I don't believe that it is at all arrogance to believe that we were born for a purpose, born to serve something larger than ourselves. And I've long wondered when it would be premature to discuss openly the direction in which I firmly feel my footsteps are being led, where conviction and circumstance have conspired to give me traction. And I believe, after reading through Eric Metaxas' biography of Deitrich Bonoeffer, that the time is now.
Through the last few years, I have watched as the workers of the world are villainized, are called parasites, accused of not paying their fair share, and, in the case of my undocumented brothers and sisters in labor, of stealing from the American worker. The lies of the leaders of this fair land should not continue to go unchallenged, and those of us who know better MUST speak out. If not me, who? If not now, when?
It has long been said that "well behaved women rarely make history". Well, I'll take it a step further and say that "well behaved ANYONE rarely makes history". If you march in the rank and file, you only allow unjustice to continue unchecked.
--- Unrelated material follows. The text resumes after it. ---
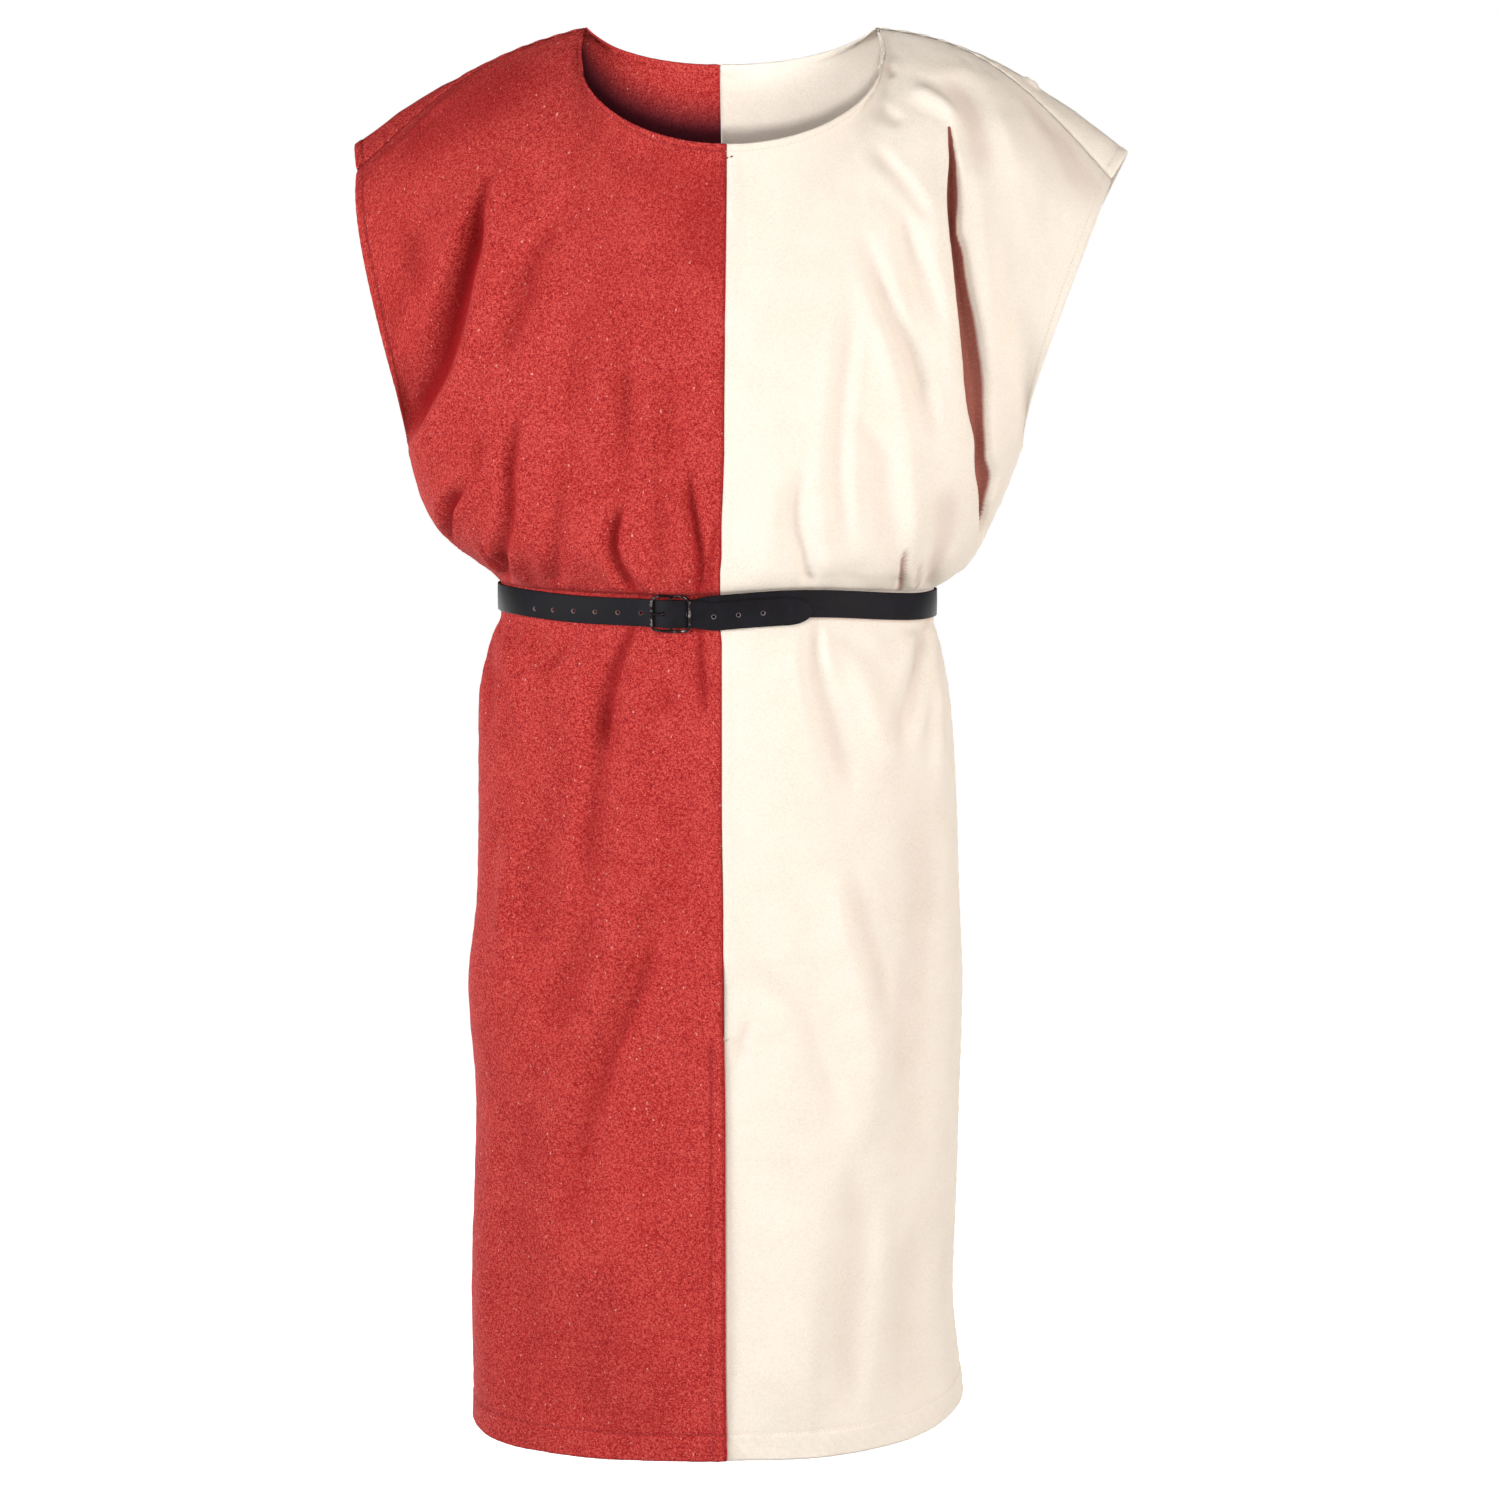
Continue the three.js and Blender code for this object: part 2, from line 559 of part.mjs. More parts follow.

And unjustice is the birthright for far too many.
My years in labor have led me from the kitchens of many fine restaurants, through the factories, the dusty underground mines, and the hot summer sun of the Mojave Desert, and to my current position of relative comfort. In all of those places, I have certainly found people who could be described as "slackers"; in NONE of those places was "slacker" a standard employed by even the plurality of those workers.
Understanding, as you must, that I have a committed pledge to nonviolence, I commit everything I have to speaking for the workers, to aiding their cause in obtaining fair pay, fair housing, food and healthcare, and to actively opposing those who would deny them these dues, which are owed to them by those who steal their wealth for their own private comfort.
I may be a lone voice, and I may die a lone voice, but I speak from conviction, and that is a position I will not surrender. The cost of discipleship is one I am willing to pay from this day forward, even if it costs me comfort in this world.